--- Collected material ---
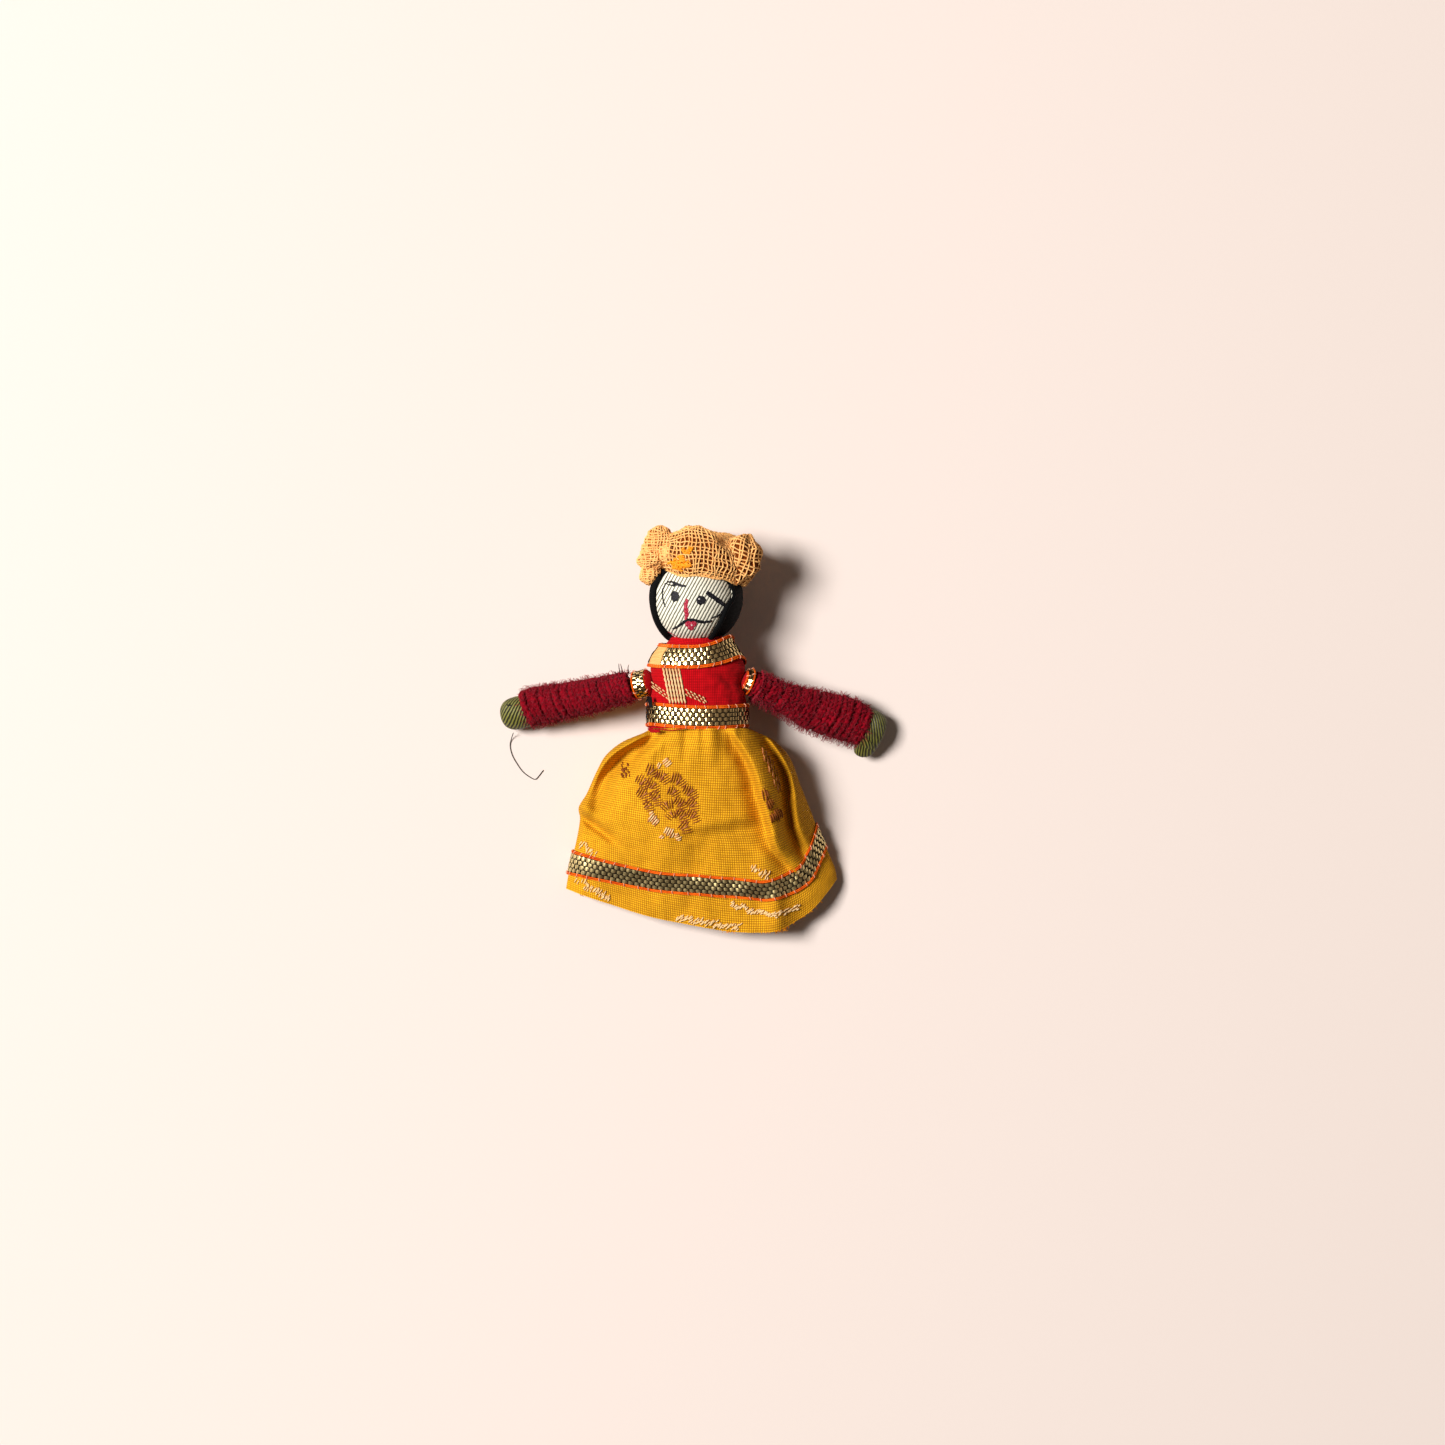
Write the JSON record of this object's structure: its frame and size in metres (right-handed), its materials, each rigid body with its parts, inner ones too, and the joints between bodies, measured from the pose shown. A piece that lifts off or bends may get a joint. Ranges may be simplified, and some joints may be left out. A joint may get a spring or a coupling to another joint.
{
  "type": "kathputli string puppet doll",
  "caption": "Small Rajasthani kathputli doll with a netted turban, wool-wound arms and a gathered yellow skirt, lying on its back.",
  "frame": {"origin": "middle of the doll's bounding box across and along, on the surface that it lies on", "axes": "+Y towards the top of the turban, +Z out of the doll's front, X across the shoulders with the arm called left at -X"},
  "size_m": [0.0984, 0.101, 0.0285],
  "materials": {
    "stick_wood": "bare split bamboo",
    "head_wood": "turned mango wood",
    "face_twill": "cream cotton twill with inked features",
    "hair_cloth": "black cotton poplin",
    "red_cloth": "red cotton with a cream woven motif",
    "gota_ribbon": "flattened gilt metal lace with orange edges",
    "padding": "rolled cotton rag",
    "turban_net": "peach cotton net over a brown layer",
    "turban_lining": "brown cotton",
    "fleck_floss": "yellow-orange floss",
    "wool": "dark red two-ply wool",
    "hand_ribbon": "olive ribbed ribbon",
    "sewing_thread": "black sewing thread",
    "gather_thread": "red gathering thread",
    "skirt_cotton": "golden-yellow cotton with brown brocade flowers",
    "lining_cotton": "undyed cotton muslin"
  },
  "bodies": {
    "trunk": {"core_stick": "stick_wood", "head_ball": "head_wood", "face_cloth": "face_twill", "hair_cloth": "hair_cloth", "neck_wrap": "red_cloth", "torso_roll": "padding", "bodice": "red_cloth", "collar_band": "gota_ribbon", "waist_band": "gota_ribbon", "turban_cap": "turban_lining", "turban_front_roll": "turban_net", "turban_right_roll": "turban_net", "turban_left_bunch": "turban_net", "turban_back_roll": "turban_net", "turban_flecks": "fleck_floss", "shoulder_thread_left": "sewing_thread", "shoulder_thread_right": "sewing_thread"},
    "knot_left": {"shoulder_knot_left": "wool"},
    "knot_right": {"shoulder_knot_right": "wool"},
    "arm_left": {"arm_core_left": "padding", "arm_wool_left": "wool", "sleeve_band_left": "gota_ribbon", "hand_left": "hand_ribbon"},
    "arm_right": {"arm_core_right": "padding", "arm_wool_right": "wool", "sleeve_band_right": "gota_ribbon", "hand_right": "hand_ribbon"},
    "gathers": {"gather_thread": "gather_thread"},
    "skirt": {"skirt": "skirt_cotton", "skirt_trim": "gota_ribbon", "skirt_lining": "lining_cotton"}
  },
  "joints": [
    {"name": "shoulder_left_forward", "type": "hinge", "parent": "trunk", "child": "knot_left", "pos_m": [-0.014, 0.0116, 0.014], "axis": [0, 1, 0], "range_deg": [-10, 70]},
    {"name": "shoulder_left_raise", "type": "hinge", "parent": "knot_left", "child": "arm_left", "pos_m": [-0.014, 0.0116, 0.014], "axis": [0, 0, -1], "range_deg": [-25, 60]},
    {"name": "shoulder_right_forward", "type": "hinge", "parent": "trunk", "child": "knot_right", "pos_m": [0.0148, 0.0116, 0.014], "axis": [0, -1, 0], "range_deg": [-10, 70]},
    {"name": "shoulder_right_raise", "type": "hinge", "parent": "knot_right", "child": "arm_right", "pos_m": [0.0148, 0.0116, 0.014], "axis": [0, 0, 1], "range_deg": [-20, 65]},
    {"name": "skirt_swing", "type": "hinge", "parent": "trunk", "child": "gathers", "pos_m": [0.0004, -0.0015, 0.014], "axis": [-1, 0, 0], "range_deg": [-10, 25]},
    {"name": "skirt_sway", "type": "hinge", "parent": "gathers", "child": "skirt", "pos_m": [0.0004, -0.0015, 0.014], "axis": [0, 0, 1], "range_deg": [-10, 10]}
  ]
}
---
§ Problem requirements
Give the listing above again, word for word.

§ Result
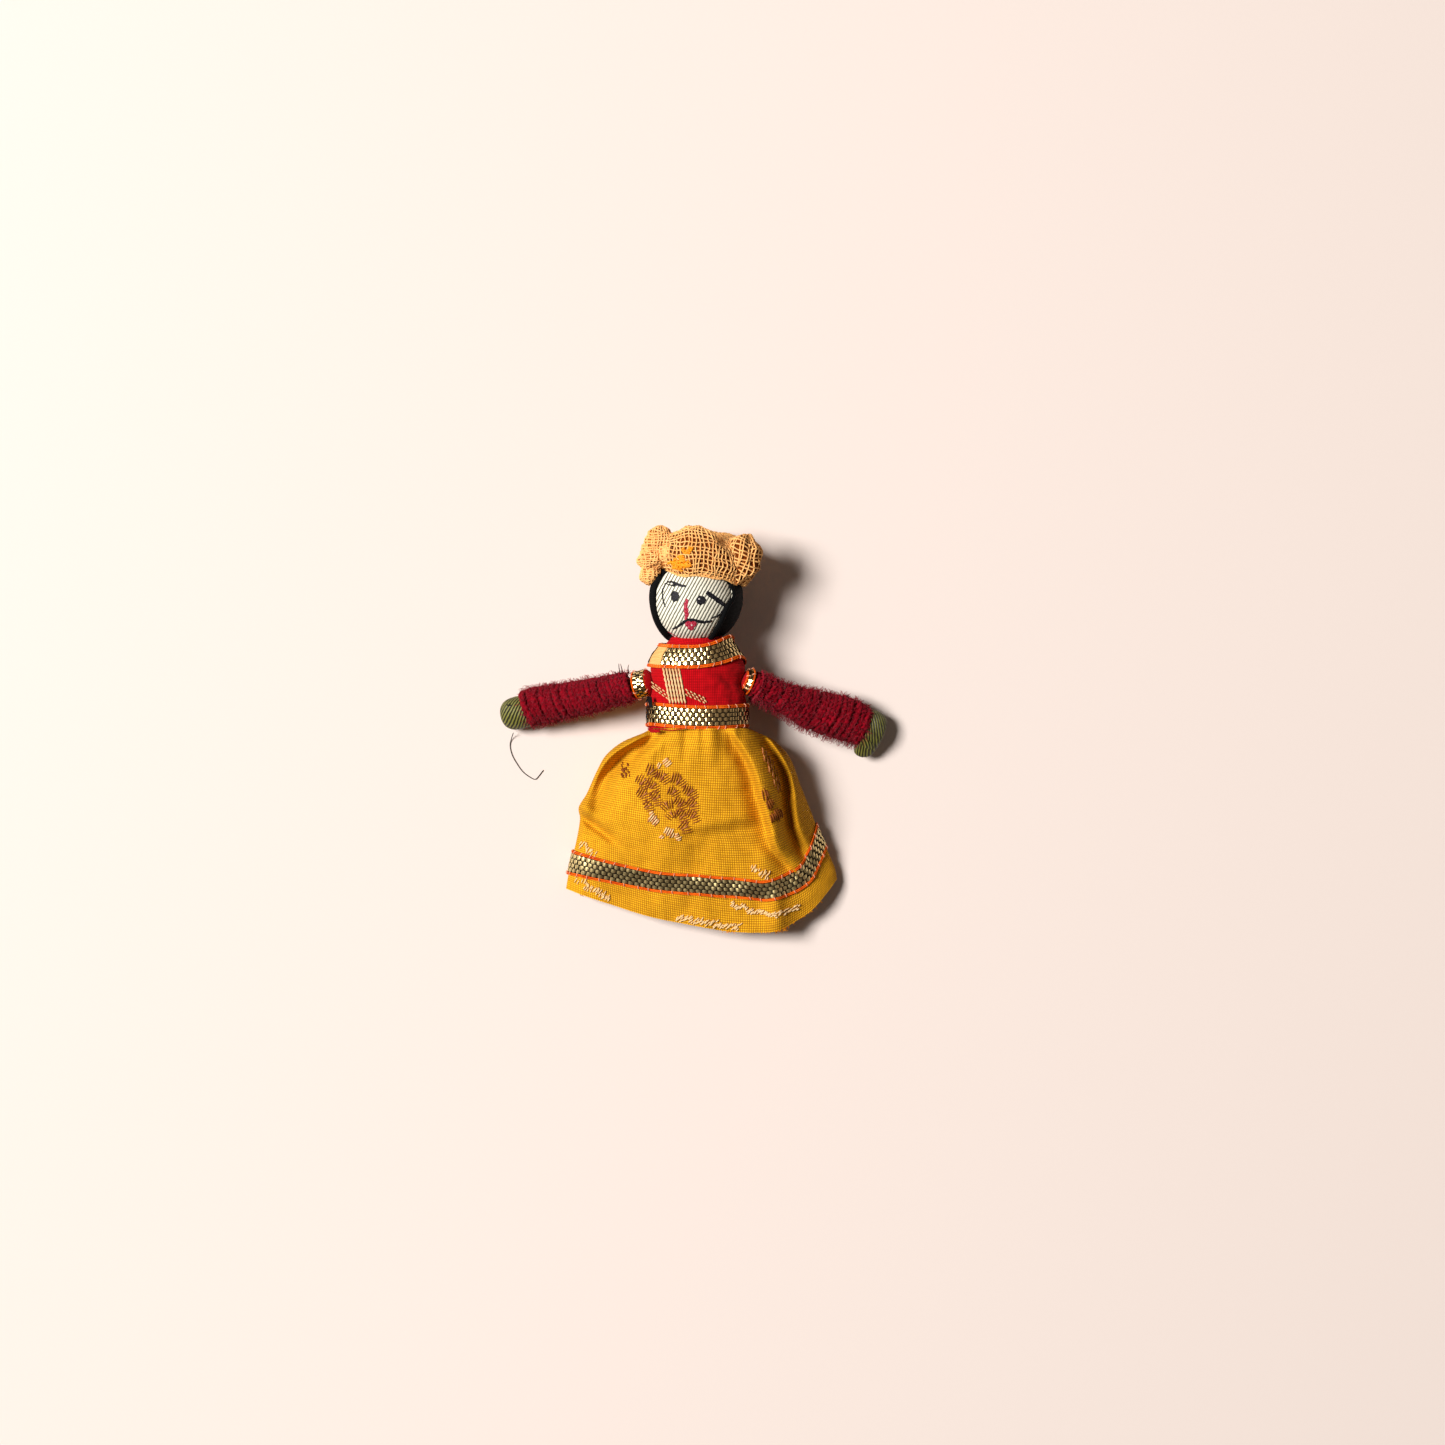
Write the JSON record of this object's structure: its frame and size in metres (right-handed), its materials, each rigid body with its parts, inner ones too, and the joints between bodies, measured from the pose shown. A piece that lifts off or bends may get a joint. Ranges may be simplified, and some joints may be left out. A joint may get a spring or a coupling to another joint.
{
  "type": "kathputli string puppet doll",
  "caption": "Small Rajasthani kathputli doll with a netted turban, wool-wound arms and a gathered yellow skirt, lying on its back.",
  "frame": {"origin": "middle of the doll's bounding box across and along, on the surface that it lies on", "axes": "+Y towards the top of the turban, +Z out of the doll's front, X across the shoulders with the arm called left at -X"},
  "size_m": [0.0984, 0.101, 0.0285],
  "materials": {
    "stick_wood": "bare split bamboo",
    "head_wood": "turned mango wood",
    "face_twill": "cream cotton twill with inked features",
    "hair_cloth": "black cotton poplin",
    "red_cloth": "red cotton with a cream woven motif",
    "gota_ribbon": "flattened gilt metal lace with orange edges",
    "padding": "rolled cotton rag",
    "turban_net": "peach cotton net over a brown layer",
    "turban_lining": "brown cotton",
    "fleck_floss": "yellow-orange floss",
    "wool": "dark red two-ply wool",
    "hand_ribbon": "olive ribbed ribbon",
    "sewing_thread": "black sewing thread",
    "gather_thread": "red gathering thread",
    "skirt_cotton": "golden-yellow cotton with brown brocade flowers",
    "lining_cotton": "undyed cotton muslin"
  },
  "bodies": {
    "trunk": {"core_stick": "stick_wood", "head_ball": "head_wood", "face_cloth": "face_twill", "hair_cloth": "hair_cloth", "neck_wrap": "red_cloth", "torso_roll": "padding", "bodice": "red_cloth", "collar_band": "gota_ribbon", "waist_band": "gota_ribbon", "turban_cap": "turban_lining", "turban_front_roll": "turban_net", "turban_right_roll": "turban_net", "turban_left_bunch": "turban_net", "turban_back_roll": "turban_net", "turban_flecks": "fleck_floss", "shoulder_thread_left": "sewing_thread", "shoulder_thread_right": "sewing_thread"},
    "knot_left": {"shoulder_knot_left": "wool"},
    "knot_right": {"shoulder_knot_right": "wool"},
    "arm_left": {"arm_core_left": "padding", "arm_wool_left": "wool", "sleeve_band_left": "gota_ribbon", "hand_left": "hand_ribbon"},
    "arm_right": {"arm_core_right": "padding", "arm_wool_right": "wool", "sleeve_band_right": "gota_ribbon", "hand_right": "hand_ribbon"},
    "gathers": {"gather_thread": "gather_thread"},
    "skirt": {"skirt": "skirt_cotton", "skirt_trim": "gota_ribbon", "skirt_lining": "lining_cotton"}
  },
  "joints": [
    {"name": "shoulder_left_forward", "type": "hinge", "parent": "trunk", "child": "knot_left", "pos_m": [-0.014, 0.0116, 0.014], "axis": [0, 1, 0], "range_deg": [-10, 70]},
    {"name": "shoulder_left_raise", "type": "hinge", "parent": "knot_left", "child": "arm_left", "pos_m": [-0.014, 0.0116, 0.014], "axis": [0, 0, -1], "range_deg": [-25, 60]},
    {"name": "shoulder_right_forward", "type": "hinge", "parent": "trunk", "child": "knot_right", "pos_m": [0.0148, 0.0116, 0.014], "axis": [0, -1, 0], "range_deg": [-10, 70]},
    {"name": "shoulder_right_raise", "type": "hinge", "parent": "knot_right", "child": "arm_right", "pos_m": [0.0148, 0.0116, 0.014], "axis": [0, 0, 1], "range_deg": [-20, 65]},
    {"name": "skirt_swing", "type": "hinge", "parent": "trunk", "child": "gathers", "pos_m": [0.0004, -0.0015, 0.014], "axis": [-1, 0, 0], "range_deg": [-10, 25]},
    {"name": "skirt_sway", "type": "hinge", "parent": "gathers", "child": "skirt", "pos_m": [0.0004, -0.0015, 0.014], "axis": [0, 0, 1], "range_deg": [-10, 10]}
  ]
}